As I explained before, AMD and Intel chips might speak the same language, but they do have their differences. And, these differences can be exploited to get overall better performance. Both Intel and AMD realized that T&L is very important, and, because of this, they had a look and they designed their own optimized programs to do T&L. The AMD software development kit (freeware) contains sample programs that explain to the coders out there how they should do T&L on the Athlon processor. I assume that Intel has similar sample code available for developers. Mad Onion, who made the benchmark, realized that Microsoft's implementation isn't the best out there, so they made their own software T&L based on optimization hints and tips from AMD and Intel. The result is that 3DMark 2000 has various settings for Software T&L: a setting for Microsoft's implementation, a setting for Intel Pentium III, a setting for AMD Athlon, and a setting from AMD K6x processors.

After all this, we have T&L that still has to be done. Who does it? If you have T&L Hardware, the hardware, which is optimized, should do it. If you don't have hardware, then software must do all the work using your main general-purpose CPU. Which software implementation should you use? Well, the fastest, of course!

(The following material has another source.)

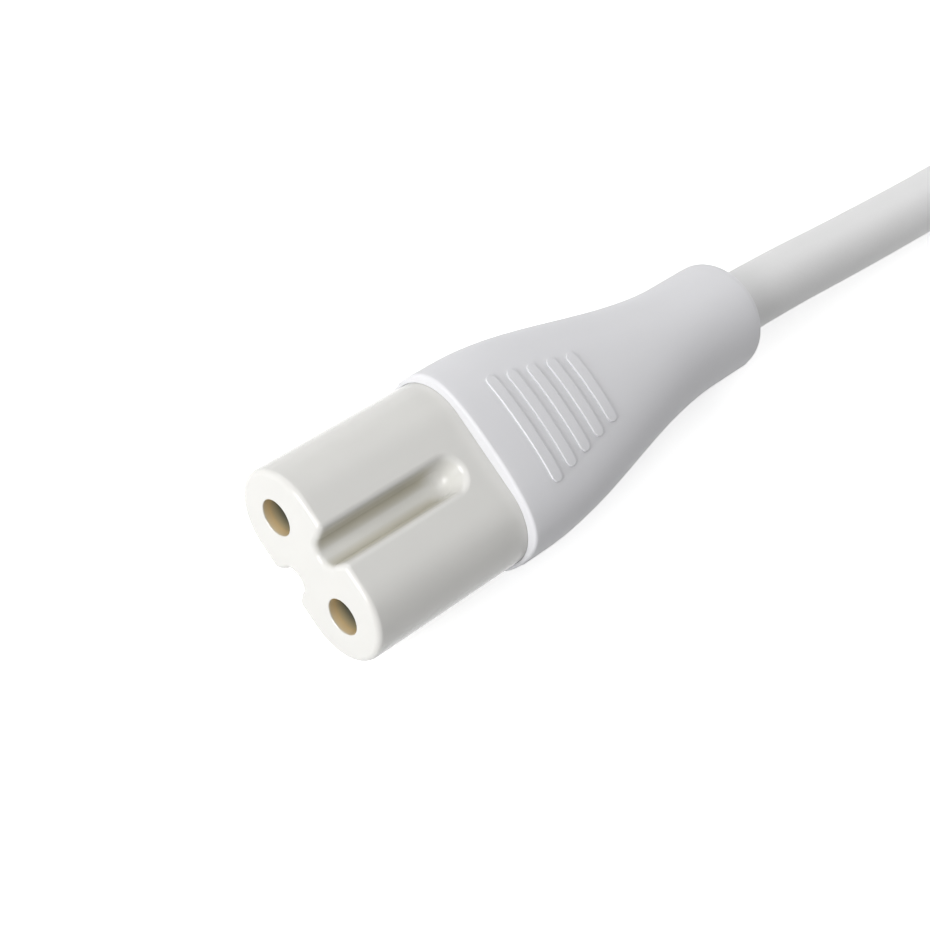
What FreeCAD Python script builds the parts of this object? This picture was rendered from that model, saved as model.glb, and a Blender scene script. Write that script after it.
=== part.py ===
import FreeCAD, Part
import math
import os

from FreeCAD import Vector

# Figure eight power connector on its lead, in millimetres.
# The connector lies on its broad side. Its mating face looks along -X and its lead leaves along +X.
# The origin is on the surface under the middle of the connector, and z = 0 is that surface.

# Insert: the rigid body with the figure eight outline
POLE_SPACING = 8.6
INSERT_FROM_POLE = 3.75
INSERT_HEIGHT = 8.88
INSERT_REACH = 15.2
INSERT_EDGE = 0.5
LIP_SEAT_DEPTH = 2.0
NECK_LENGTH = 1.4
NECK_STEP = 0.85
FLANGE_LENGTH = 1.4
FLANGE_STEP = 0.4
PIN_HOLE_RADIUS = 1.5
PIN_HOLE_DEPTH = 2.6
PIN_HOLE_EDGE = 0.18

# Grooves along the top and the underside of the insert
GROOVE_RUN = 11.4
GROOVE_FLOOR_RADIUS = 1.05
GROOVE_MOUTH_HALF_WIDTH = 1.45
GROOVE_DEPTH_TOP = 2.5
GROOVE_DEPTH_UNDER = 2.1
GROOVE_LIP_RADIUS = 0.6

# Contacts, rolled from brass strip
PIN_RADIUS = 1.2
CONTACT_PIN_FREE = 0.05
STRIP_THICKNESS = 0.35
CONTACT_CHAMBER_FREE = 0.12
CONTACT_SETBACK = 0.4
CONTACT_SLEEVE_LENGTH = 12.0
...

We all know that there is software and software- some games rock and some games suck. The same is true for T&L software implementations: some will be great, some will be mediocre, and some will be pathetic. Which one you use depends on which is available. Most games out there have specially optimized software T&L in their 3D engines. Why? Well, simply because hardware T&L is so new and companies started to design games well before we had the hardware, doing the best they could with limited resources. Many of those companies spend months, even years, creating those software implementations. Of course, with some help from the guys that know their stuff, specifically Intel and AMD. Mad Onion, being a good software company, did their optimization work, and thus you can select from various implementations.